Quanto ao rendimento dado pela administração central, consistira em vales a ser utilizados em três grandes áreas: 1) sector cultural; 2) pagamento de serviços essenciais; 3) compra de produtos de primeira necessidade. O sector cultural é, em grande parte dos casos, dos principais afectados nos períodos de crise. Em primeiro lugar porque o Estado desinveste nesse sector e em segundo porque os cidadãos, vendo os seus rendimentos reduzidos, têm menos disponibilidade financeira e muitas das vezes optam por cortar nos seus gastos culturais. Um passe cultura dado a todos serviria para garantir uma dinâmica saudável num sector que é essencial para o desenvolvimento do país. O facto de um rendimento dado a todos os cidadãos do país poder ser utilizado no pagamento de serviços essenciais (e.g. electricidade e água) teria dois efeitos. O facto de se tratarem de serviços essenciais ajudaria os cidadãos com menos posses e, ao mesmo tempo, fomentaria uma redução do consumo, uma vez que caso o rendimento não fosse utilizado para o pagamento desses serviços, estaria disponível para outros fins. Adicionalmente, este rendimento dado a nível nacional serviria para adquirir produtos de primeira necessidade rotulados como sendo ecologicamente sustentáveis e/ou originários do comércio justo. Deste modo, estar-se-ia também a democratiza o acesso a este tipo de produtos e estimulando a sua produção.

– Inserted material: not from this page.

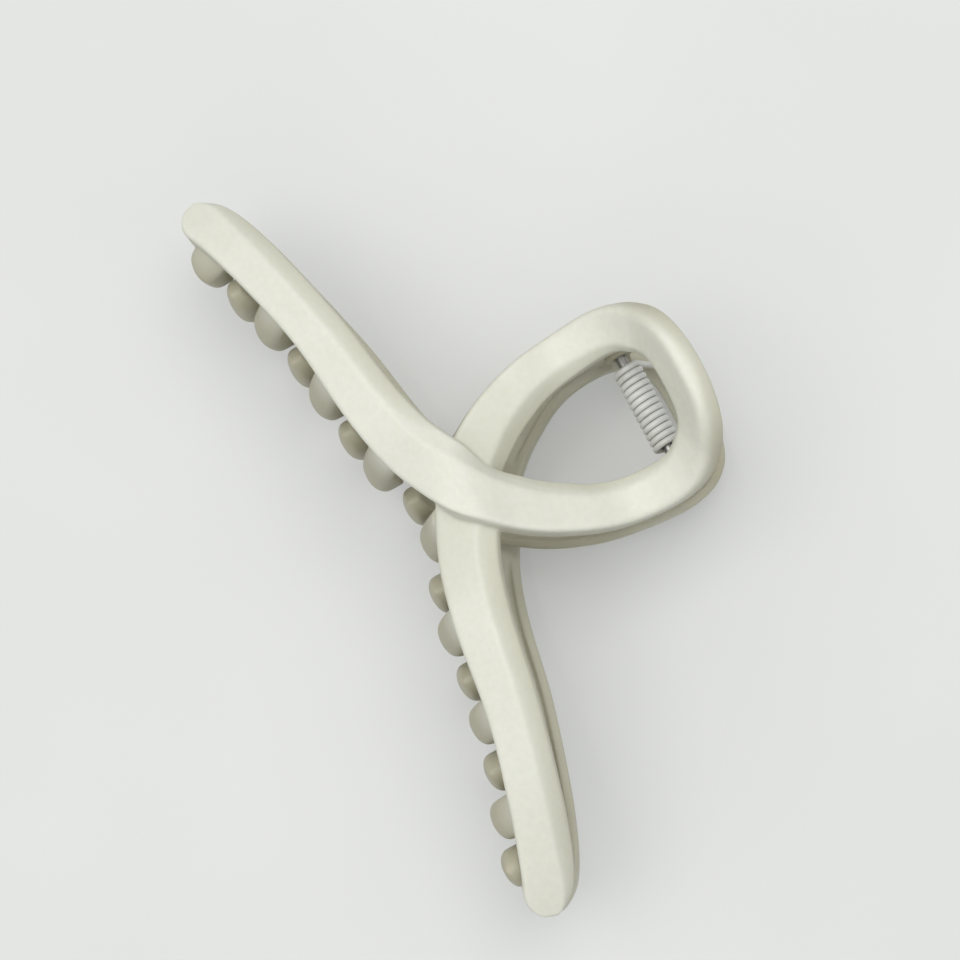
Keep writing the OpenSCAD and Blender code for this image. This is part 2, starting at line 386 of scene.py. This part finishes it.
def curvature(co, mesh):
    """How far each point stands proud of its neighbours: an edge is above 0, a corner below."""
    n = len(co)
    edges = np.empty(len(mesh.edges) * 2, np.int32)
    mesh.edges.foreach_get("vertices", edges)
    a, b = edges.reshape(-1, 2).T
    count = np.bincount(a, minlength=n) + np.bincount(b, minlength=n)
    count = np.maximum(count, 1)

    def mean(v):
        out = np.empty_like(v)
        for k in range(v.shape[1]):
            out[:, k] = (np.bincount(a, v[b, k], n) + np.bincount(b, v[a, k], n)) / count
        return out

    normal = np.empty(n * 3, np.float32)
    mesh.vertex_normals.foreach_get("vector", normal)
    normal = normal.reshape(-1, 3)
    smooth = co.copy()
    for _ in range(PROUD_PASSES):
        smooth = mean(smooth)
    proud = ((co - smooth) * normal).sum(1, keepdims=True)
    for _ in range(2):
        proud = mean(proud)
    return proud[:, 0]


def coords(mesh):
    """The mesh's points as an array."""
    co = np.empty(len(mesh.vertices) * 3, np.float32)
    mesh.vertices.foreach_get("co", co)
    return co.reshape(-1, 3).astype(float)


def finish_jaw(shell, turned, name, material):
    """A placed copy of the jaw, with its edge wear and painted corner shade, and its depth below the
    outer face that drives a painted shade, as attributes.
    """
    mesh = shell.copy()
    mesh.name = name
    co = coords(mesh)
    proud = curvature(co, mesh)
    # painted shade: the depth below the outer face, which darkens the teeth and inner sides towards olive
    painted_shade = np.clip((sheet(co[:, 0], co[:, 1]) - co[:, 2] - 0.3) / 8, 0, 1) ** 0.6
    if turned:
        co = co * [-1, 1, -1]
    mesh.vertices.foreach_set("co", placed(co).astype(np.float32).ravel())
    mesh.update()
    # edge wear on the edges, and painted shade in the inside corners
    layer = mesh.attributes.new("edge_wear_and_corner_shade", "FLOAT", "POINT")
    layer.data.foreach_set("value", np.clip(proud / 0.12, -1, 1).astype(np.float32))
    # the depth below the outer face is stored to drive the painted shade
    layer = mesh.attributes.new("painted_shade_depth", "FLOAT", "POINT")
    layer.data.foreach_set("value", painted_shade.astype(np.float32))
    return add_piece(mesh, name, material)


# ---------------------------------------------------------------- materials


class Nodes:
    """Small helper that adds and links shader nodes."""

    def __init__(self, name):
        self.material = bpy.data.materials.new(name)
        self.material.use_nodes = True
        self.tree = self.material.node_tree
        self.shader = self.tree.nodes["Principled BSDF"]
        self.place = self.tree.nodes.new("ShaderNodeTexCoord").outputs["Object"]

    def link(self, a, b):
        self.tree.links.new(a, b)

    def noise(self, scale, detail=3.0, roughness=0.5, vector=None):
        n = self.tree.nodes.new("ShaderNodeTexNoise")
        n.inputs["Scale"].default_value = scale
        n.inputs["Detail"].default_value = detail
        n.inputs["Roughness"].default_value = roughness
        self.link(vector or self.place, n.inputs["Vector"])
        return n.outputs["Fac"]

    def ramp(self, fac, stops):
        n = self.tree.nodes.new("ShaderNodeValToRGB")
        ramp = n.color_ramp
        while len(ramp.elements) < len(stops):
            ramp.elements.new(0.5)
        for element, (at, colour) in zip(ramp.elements, stops):
            element.position = at
            element.color = (*colour, 1)
        self.link(fac, n.inputs["Fac"])
        return n.outputs["Color"]

    def span(self, value, low, high, to_low, to_high):
        n = self.tree.nodes.new("ShaderNodeMapRange")
        for key, v in (("From Min", low), ("From Max", high), ("To Min", to_low), ("To Max", to_high)):
            n.inputs[key].default_value = v
        self.link(value, n.inputs["Value"])
        return n.outputs["Result"]

    def mix(self, fac, a, b):
        n = self.tree.nodes.new("ShaderNodeMix")
        n.data_type = "RGBA"
        for socket, v in ((n.inputs["Factor"], fac), (n.inputs[6], a), (n.inputs[7], b)):
            if isinstance(v, bpy.types.NodeSocket):
                self.link(v, socket)
            elif isinstance(v, tuple):
                socket.default_value = (*v, 1)
            else:
                socket.default_value = v
        return n.outputs[2]

    def math(self, kind, a, b):
        n = self.tree.nodes.new("ShaderNodeMath")
        n.operation = kind
        for i, v in enumerate((a, b)):
            if isinstance(v, bpy.types.NodeSocket):
                self.link(v, n.inputs[i])
            else:
                n.inputs[i].default_value = v
        return n.outputs[0]

    def attribute(self, name):
        n = self.tree.nodes.new("ShaderNodeAttribute")
        n.attribute_name = name
        return n.outputs["Fac"]

    def scaled(self, x, y, z):
        n = self.tree.nodes.new("ShaderNodeMapping")
        n.inputs["Scale"].default_value = (x, y, z)
        self.link(self.place, n.inputs["Vector"])
        return n.outputs["Vector"]

    def bump(self, heights):
        """Chains bumps of (height, strength, distance)."""
        last = None
        for height, strength, distance in heights:
            n = self.tree.nodes.new("ShaderNodeBump")
            n.inputs["Strength"].default_value = strength
            n.inputs["Distance"].default_value = distance
            self.link(height, n.inputs["Height"])
            if last is not None:
                self.link(last, n.inputs["Normal"])
            last = n.outputs["Normal"]
        self.link(last, self.shader.inputs["Normal"])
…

A instituição de um rendimento básico incondicional não é portanto uma receita única a ser aplicada em qualquer parte do mundo e em qualquer escala. Trata-se um conceito multiforme e que deve assim ser debatido e, se for caso disso, testado. É preciso, desde a primeira hora, ter em conta as questões que se levantam sobre um tal rendimento e o impacto que poderá ter na forma como o Estado presta os seus serviços. Como demonstrado, um rendimento básico pode até servir para aumentar a coesão territorial de um país e para combater as desigualdades que se verificam de forma cada vez mais acentuada em grande parte das sociedades. Finalmente, com a expectável redução do trabalho disponível, torna-se premente separar o trabalho do rendimento associado e aí, a discussão sobre um RBI é não apenas importante, como fundamental.